Available data ::
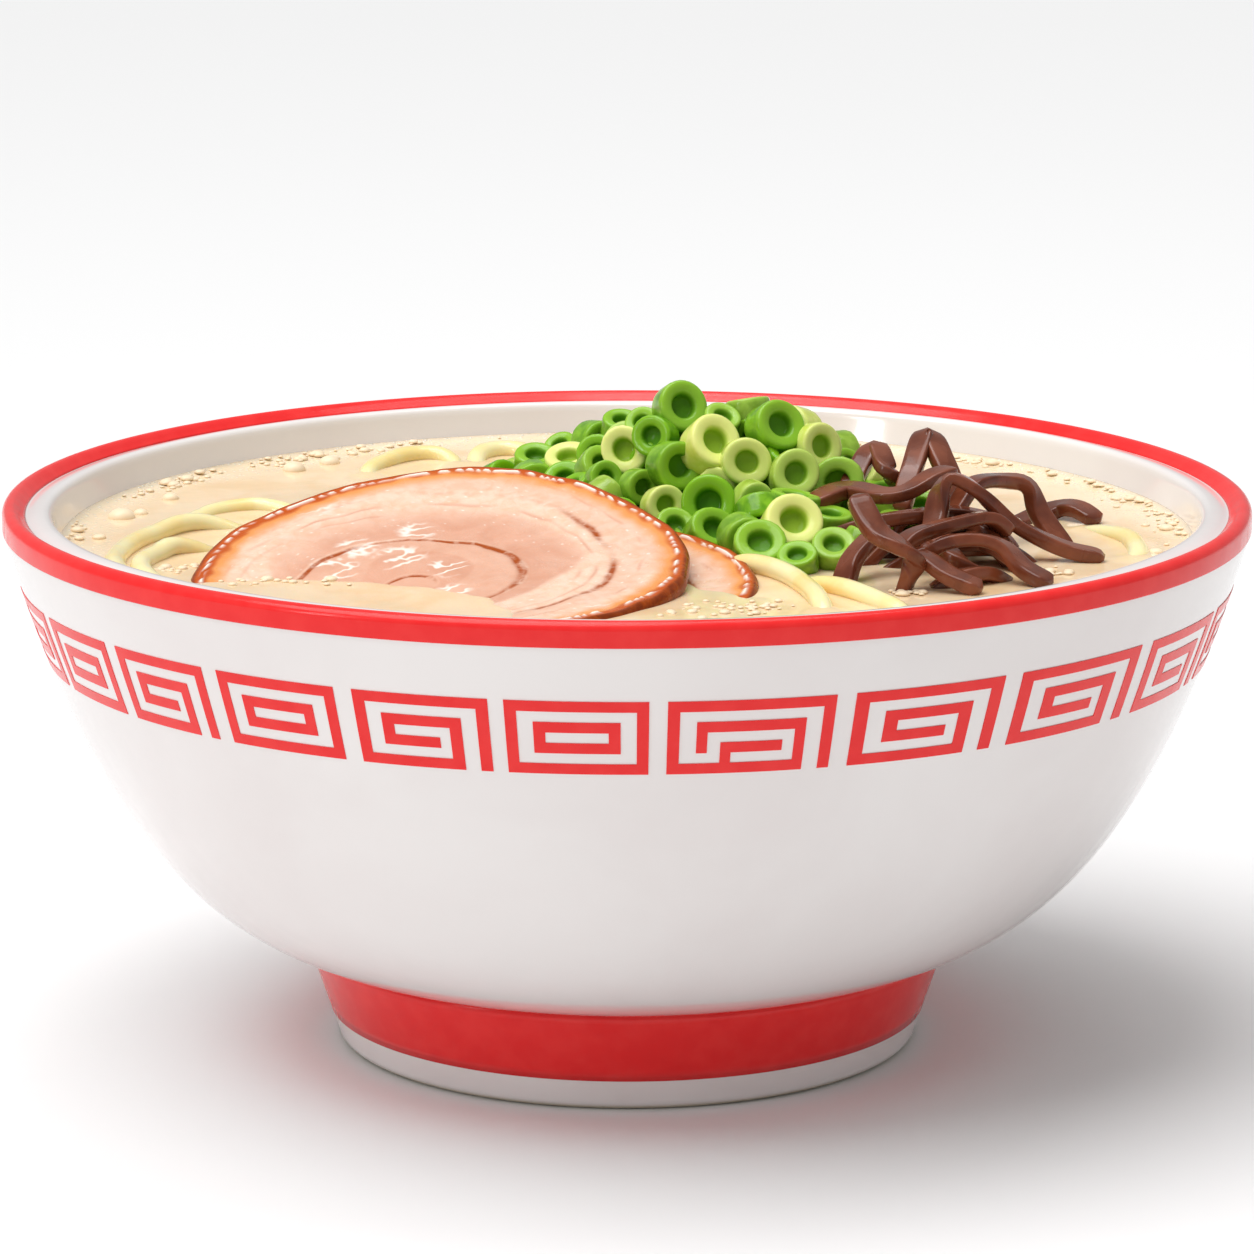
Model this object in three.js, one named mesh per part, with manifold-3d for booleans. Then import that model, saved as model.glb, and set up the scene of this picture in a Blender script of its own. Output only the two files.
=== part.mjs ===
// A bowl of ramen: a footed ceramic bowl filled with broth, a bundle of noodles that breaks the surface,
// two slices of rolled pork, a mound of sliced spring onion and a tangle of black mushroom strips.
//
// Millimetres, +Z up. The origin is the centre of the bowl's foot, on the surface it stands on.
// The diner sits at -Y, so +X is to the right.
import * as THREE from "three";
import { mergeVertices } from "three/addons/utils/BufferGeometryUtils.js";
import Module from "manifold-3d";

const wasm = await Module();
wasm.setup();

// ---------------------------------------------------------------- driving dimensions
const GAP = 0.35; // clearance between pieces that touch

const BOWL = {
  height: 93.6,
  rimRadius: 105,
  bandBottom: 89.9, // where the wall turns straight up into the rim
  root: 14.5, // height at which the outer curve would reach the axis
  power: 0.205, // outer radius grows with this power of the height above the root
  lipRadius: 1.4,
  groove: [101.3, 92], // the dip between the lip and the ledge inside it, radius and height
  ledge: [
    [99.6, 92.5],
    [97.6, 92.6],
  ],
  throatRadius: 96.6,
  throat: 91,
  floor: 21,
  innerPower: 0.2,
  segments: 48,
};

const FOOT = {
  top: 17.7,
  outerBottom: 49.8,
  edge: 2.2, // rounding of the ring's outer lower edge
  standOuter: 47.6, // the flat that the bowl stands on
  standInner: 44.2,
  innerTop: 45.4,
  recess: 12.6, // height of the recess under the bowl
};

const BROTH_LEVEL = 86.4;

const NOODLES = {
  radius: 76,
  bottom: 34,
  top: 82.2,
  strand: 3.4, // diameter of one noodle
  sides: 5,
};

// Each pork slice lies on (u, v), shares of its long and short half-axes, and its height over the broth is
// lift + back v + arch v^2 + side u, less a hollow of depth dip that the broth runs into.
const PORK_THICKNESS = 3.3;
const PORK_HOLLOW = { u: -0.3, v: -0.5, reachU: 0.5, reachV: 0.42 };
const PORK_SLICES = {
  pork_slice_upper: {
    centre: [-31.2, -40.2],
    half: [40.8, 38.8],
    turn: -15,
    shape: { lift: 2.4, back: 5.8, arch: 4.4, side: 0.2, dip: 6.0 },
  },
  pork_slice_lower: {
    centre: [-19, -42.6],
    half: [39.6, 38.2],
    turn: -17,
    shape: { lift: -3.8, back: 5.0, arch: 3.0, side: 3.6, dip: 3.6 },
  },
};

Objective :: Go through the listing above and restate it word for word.

Answer to this exercise ::
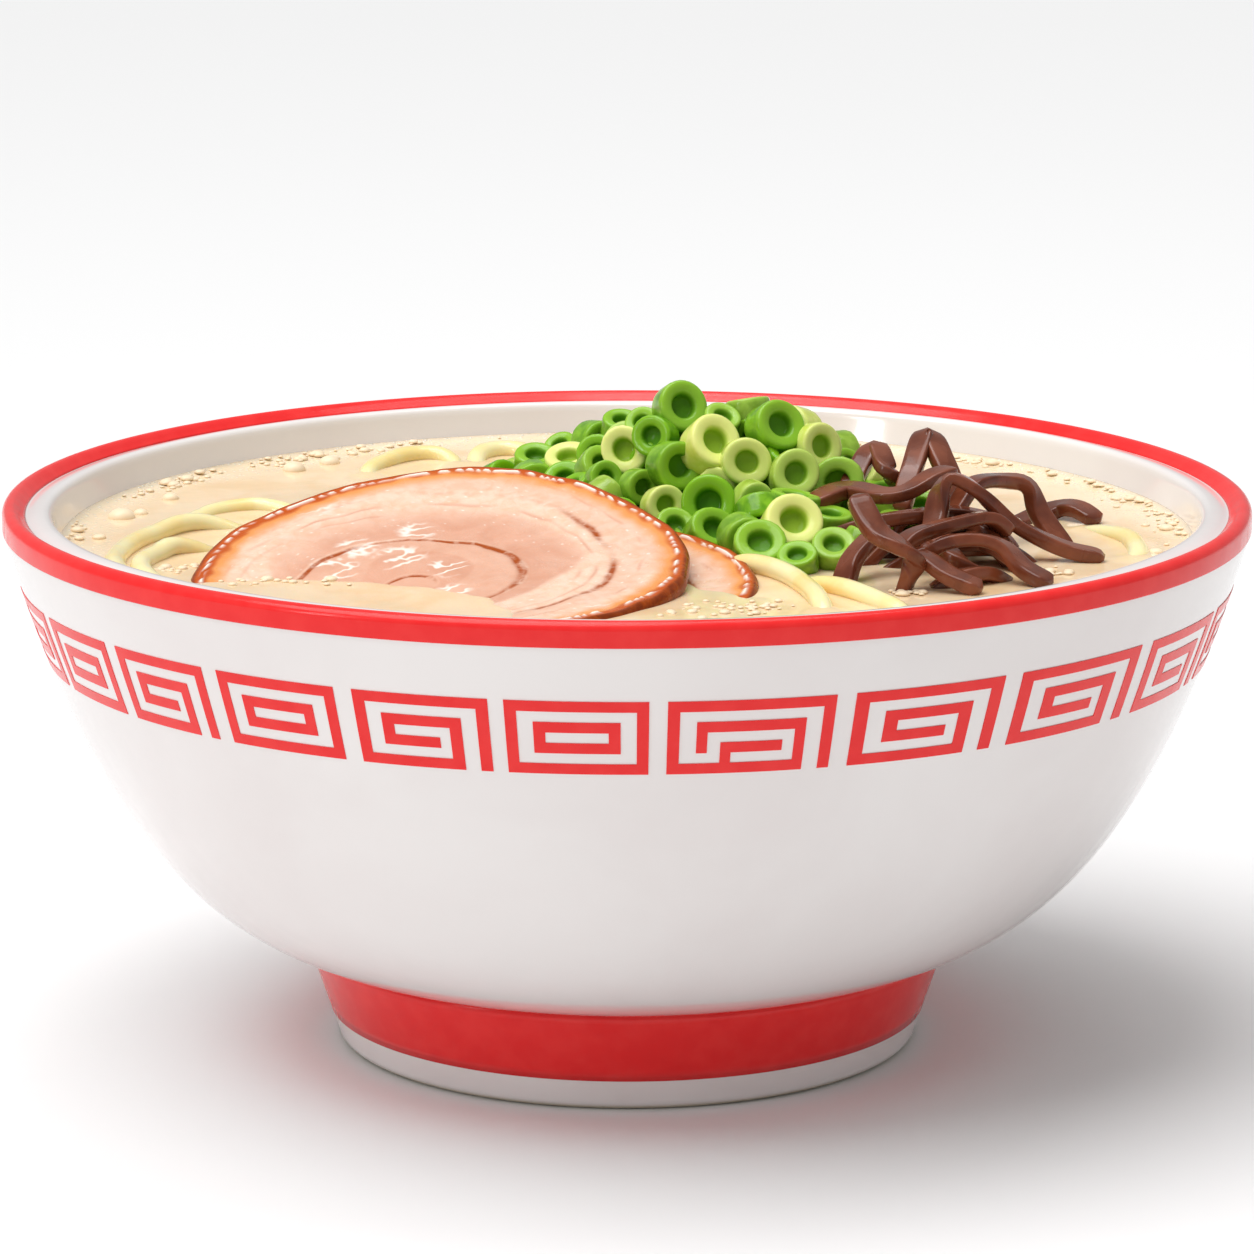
Model this object in three.js, one named mesh per part, with manifold-3d for booleans. Then import that model, saved as model.glb, and set up the scene of this picture in a Blender script of its own. Output only the two files.
=== part.mjs ===
// A bowl of ramen: a footed ceramic bowl filled with broth, a bundle of noodles that breaks the surface,
// two slices of rolled pork, a mound of sliced spring onion and a tangle of black mushroom strips.
//
// Millimetres, +Z up. The origin is the centre of the bowl's foot, on the surface it stands on.
// The diner sits at -Y, so +X is to the right.
import * as THREE from "three";
import { mergeVertices } from "three/addons/utils/BufferGeometryUtils.js";
import Module from "manifold-3d";

const wasm = await Module();
wasm.setup();

// ---------------------------------------------------------------- driving dimensions
const GAP = 0.35; // clearance between pieces that touch

const BOWL = {
  height: 93.6,
  rimRadius: 105,
  bandBottom: 89.9, // where the wall turns straight up into the rim
  root: 14.5, // height at which the outer curve would reach the axis
  power: 0.205, // outer radius grows with this power of the height above the root
  lipRadius: 1.4,
  groove: [101.3, 92], // the dip between the lip and the ledge inside it, radius and height
  ledge: [
    [99.6, 92.5],
    [97.6, 92.6],
  ],
  throatRadius: 96.6,
  throat: 91,
  floor: 21,
  innerPower: 0.2,
  segments: 48,
};

const FOOT = {
  top: 17.7,
  outerBottom: 49.8,
  edge: 2.2, // rounding of the ring's outer lower edge
  standOuter: 47.6, // the flat that the bowl stands on
  standInner: 44.2,
  innerTop: 45.4,
  recess: 12.6, // height of the recess under the bowl
};

const BROTH_LEVEL = 86.4;

const NOODLES = {
  radius: 76,
  bottom: 34,
  top: 82.2,
  strand: 3.4, // diameter of one noodle
  sides: 5,
};

// Each pork slice lies on (u, v), shares of its long and short half-axes, and its height over the broth is
// lift + back v + arch v^2 + side u, less a hollow of depth dip that the broth runs into.
const PORK_THICKNESS = 3.3;
const PORK_HOLLOW = { u: -0.3, v: -0.5, reachU: 0.5, reachV: 0.42 };
const PORK_SLICES = {
  pork_slice_upper: {
    centre: [-31.2, -40.2],
    half: [40.8, 38.8],
    turn: -15,
    shape: { lift: 2.4, back: 5.8, arch: 4.4, side: 0.2, dip: 6.0 },
  },
  pork_slice_lower: {
    centre: [-19, -42.6],
    half: [39.6, 38.2],
    turn: -17,
    shape: { lift: -3.8, back: 5.0, arch: 3.0, side: 3.6, dip: 3.6 },
  },
};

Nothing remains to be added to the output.